Unfortunately, since independence, but most particularly since 1986 when electoral constituencies were increased by 30 to 188, ethnic considerations and boundaries of existing administrative areas have been the major considerations in constituency demarcation as opposed to the number of inhabitants.

In other words, exceptions to the rule or principle have been elevated above the rule itself and this was the crux of Michuki’s constitutional application.

The two learned judges noted that a democracy is founded on the principles of equal representation and the one person one vote precept and added that this principle is necessarily violated or transgressed where there “are constituencies that have more than 100,000 voters and others with less than 10,000 voters, yet in both cases their representatives have the same or equal voice in Parliament”.

To underscore this principle of equality the judges quoted with approval the following words of former Chief Justice Earl Warren, announcing the 1964 decision of the US Supreme Court in the case of Reynolds v Sims: “Legislators are elected by voters, not farms or cities or economic interests. As long as ours is a representative form of government, and our legislatures are those instruments of government elected directly by and directly representative of the people, the right to elect legislators in a free and impaired fashion is a bedrock of our political system. . . And, if a state should provide that the votes of citizens in one part of the state should be given two times, or five times, or 10 times the weight of votes of citizens in another part of the state, it could hardly be contended that the right to vote of those residing in the disfavoured areas had not been effectively diluted.”

The true character and extent of Kenya’s electoral inequality bear emphasis. A study by the Institute for Education in Democracy, Understanding Elections in Kenya: A Constituency Profile Approach, carried out after the 1997 General Election, made three important observations.

First, the study noted that ethnic calculations and gerrymandering have heavily influenced constituency-making in Kenya with the result that members of Kenya’s smallest, poorest and most geographically dispersed ethnic communities are systematically over-represented in Parliament.

They are allocated more constituencies than those allocated to Kenya’s larger and more progressive groups. The small ethnic groups have historically offered core support to Kanu, the party that has ruled Kenya since independence.

Secondly, the study observed that the 1986 boundary review was influenced mainly by political, not demographic, factors.

The review committee neither abolished a single under-populated seat nor create a new constituency in over-populated urban areas.

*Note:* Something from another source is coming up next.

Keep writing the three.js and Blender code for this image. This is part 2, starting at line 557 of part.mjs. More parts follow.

Nairobi, for instance, showed clearly substantial increase to justify additional electoral areas. The study opined that the “decision to deny Nairobi its demographic right can only be explained by the desire to maintain the over-representation of rural areas and, especially the semi-arid and arid regions to ensure that Parliament provides a check to the economic might of the capital”.

The study observed that the political implication of constituency -making in Kenya has been to enable Kanu, a party with a minority of the vote, concentrated in semi-arid areas, to win a majority in the National Assembly. With the advent of multi-party politics the average size of a secure Kanu constituency was only 28,350 voters, while seats in the opposition areas were on average 80 per cent larger with 52,169 voters. Disputed areas lay in the middle. In 1992 and 1997, “the discrepancy in parliamentary constituency sizes destroyed the opposition’s chances of converting a numerical majority among the urban population and sedentary cultivators into coterminous majority parliamentary seats”.

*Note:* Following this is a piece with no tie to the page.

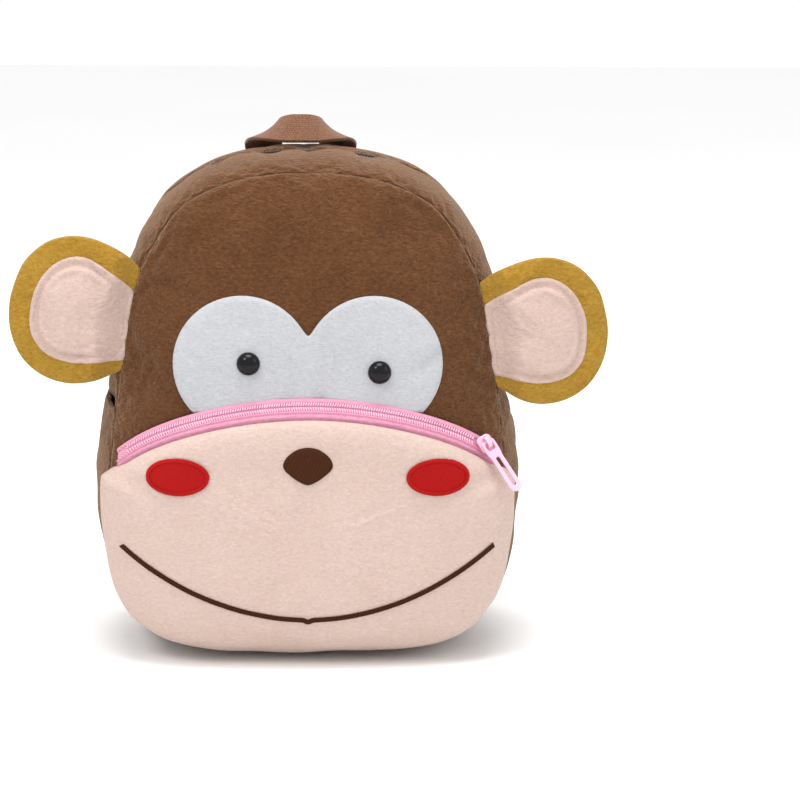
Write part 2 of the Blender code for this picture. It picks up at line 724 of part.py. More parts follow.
def make_pull():
    """Loop-shaped pull: its upper bar passes under the slider's bridge and is the hinge pin."""
    frame = slider_frame()
    lift = SLIDER_BODY / 2 + PULL_BAR / 2 + 2 * GAP
    frame = frame @ Matrix.Translation((0.0, 0.0, lift))
    start = -PULL_BAR / 2
    head = PULL_WIDTH / 2
    tip = PULL_TIP_WIDTH / 2
    outline = [(start, -head * 0.8), (start + 0.001, -head), (0.0055, -head), (0.009, -tip)]
    turns = np.linspace(0.0, math.pi, 9)
    outline += [(PULL_LENGTH - tip + tip * math.sin(a), -tip * math.cos(a)) for a in turns]
    outline += [(0.009, tip), (0.0055, head), (start + 0.001, head), (start, head * 0.8)]
    ring = round_box(0.0042, PULL_WIDTH - 2 * PULL_BAR, 0.0008, (PULL_BAR / 2 + 0.0021, 0.0), 2)
    slot = round_box(PULL_LENGTH - 0.0125, 0.0022, 0.0010, (PULL_LENGTH / 2 + 0.0030, 0.0), 3)
    flat_outline("pocket_zip_pull", [outline, ring, slot], PULL_WALL, "pink_enamel", frame)


# Face

def lobe_reach(angle, centre, lobe_x):
    """Distance from the patch centre to one round lobe's edge, in one direction."""
    dx = lobe_x - centre[0]
    dz = LOBE_Z - centre[1]
    along = dx * math.cos(angle) + dz * math.sin(angle)
    off = dx * dx + dz * dz - along * along
    return max(0.001, along + math.sqrt(max(0.0, LOBE_RADIUS ** 2 - off)))


def make_eye_patch():
    centre = (0.001, 0.1505)
    outline = []
    for angle in np.linspace(0.0, 2 * math.pi, 37)[:-1]:
        lobes = [lobe_reach(angle, centre, x) for x in (-LOBE_X, LOBE_X)]
        reach = sum(r ** LOBE_BLEND for r in lobes) ** (1 / LOBE_BLEND)
        for trial in np.linspace(0.004, reach, 80):
            x = centre[0] + trial * math.cos(angle)
            if centre[1] + trial * math.sin(angle) < pocket_zip_z(x) + 2 * GAP:
                reach = trial
                break
        outline.append((centre[0] + reach * math.cos(angle), centre[1] + reach * math.sin(angle)))
    patch("eye_patch", outline, centre, front_panel_y, FACE_PATCH_WALL, "white_plush",
          (1.0, 0.86, 0.68, 0.46, 0.24))


def make_eye(side):
    """A domed bead with a flat back, turned from a profile."""
    x, z = EYE_CENTRES[side]
    step = 0.002
    slope_x = (front_panel_y(x + step, z) - front_panel_y(x - step, z)) / (2 * step)
    slope_z = (front_panel_y(x, z + step) - front_panel_y(x, z - step)) / (2 * step)
    outward = Vector((slope_x, -1.0, slope_z)).normalized()
    at = Vector((x, front_panel_y(x, z), z)) + outward * (PATCH_GAP + FACE_PATCH_WALL + 2 * GAP)
    radius = EYE_DIAMETER / 2
    profile = [(0.0, EYE_RISE)]
    profile += [(radius * math.sin(a), EYE_RISE * math.cos(a)) for a in np.linspace(0.35, 1.45, 5)]
    profile += [(radius * 0.985, 0.0), (0.0, 0.0)]
    mesh = bpy.data.meshes.new("eye_" + side)
    mesh.from_pydata([(r, 0.0, h) for r, h in profile], [(k, k + 1) for k in range(len(profile) - 1)], [])
    item = add_object("eye_" + side, mesh, "black_bead")
    item.matrix_world = face_frame(at, Vector((1.0, 0.0, 0.0)), outward)
    screw = item.modifiers.new("turn", "SCREW")
    screw.steps = 14
    screw.render_steps = 14
    screw.use_merge_vertices = True
    screw.merge_threshold = 0.00005
    screw.use_smooth_shade = True


def make_face():
    make_eye_patch()
    for side in ("left", "right"):
        make_eye(side)
    nose = scaled(NOSE_OUTLINE, NOSE_WIDTH / 2, NOSE_HEIGHT / 2, (0.0, NOSE_Z))
    nose = smooth_line(nose, 2, closed=True)[::-1]
    patch("nose", nose, (0.0, NOSE_Z), muzzle_y, NOSE_WALL, "dark_brown_thread", (1.0, 0.55))
    for side, sign in (("left", -1), ("right", 1)):
        turn = np.linspace(0.0, 2 * math.pi, 21)[:-1]
        oval = [(sign * CHEEK_X + CHEEK_WIDTH / 2 * math.cos(a), CHEEK_Z + CHEEK_HEIGHT / 2 * math.sin(a))
                for a in turn]
        patch("cheek_" + side, oval, (sign * CHEEK_X, CHEEK_Z), muzzle_y, CHEEK_WALL, "red_felt", (1.0, 0.5))
    make_smile()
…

The December 27 polls take place under the 1997 electoral conditions and the opposition hopes to defeat Kanu despite the serious discrepancies in parliamentary constituency sizes.

Whether the opposition parties realise their hope there is no denying that electoral discrepancies have and will continue to make humus for political instability so long as the political voices and wishes of some of the citizens continue to be effectively suppressed in Parliament.

Even worse, democracy in Kenya will continue to suffer a credibility gap.

More importantly, the issue of existing constituency sizes will have undoubted implications on Kenya’s future because the ninth Parliament will be in may ways a transitional one.

First, the cardinal role of completing the constitution review process rests in the ninth Parliament which, like the previous ones, particularly the seventh and eighth parliaments, will be founded on debased or heretical democracy.

This concern should make reasonable people to wonder whether a democratic future can be mediated through a process founded on the antithesis of democracy — inequality of citizens.

Secondly, the National Constitution Conference which will debate and pass the draft Constitution will consist of representatives elected or appointed partly through unequal parliamentary representation and partly on administrative boundaries established to justifying gerrymandering.

Admittedly, it is too late to redress these electoral imbalances, but constitution-making should not be completed on the basis of unequal democracy.

The draft Constitution of Kenya proposes to introduce proportional representation by making provision for election of 100 MPs on party lists.

In principle the proposal, which has been criticised for the wrong reasons, is fine. However, unless and until existing imbalances in constituency sizes are addressed, it would make better sense to demarcate the large constituencies before political parties are given the privilege of securing easy passage of cronies to Parliament.

Indeed, in 1996 when the ECK increased constituencies to the constitutional maximum of 210, it recommended to Parliament to legislate for a further review that would create an additional 48 constituencies.

This recommendation has been given impetus by the ruling of the Constitutional Court and it must be implemented as soon as possible to secure democracy in Kenya.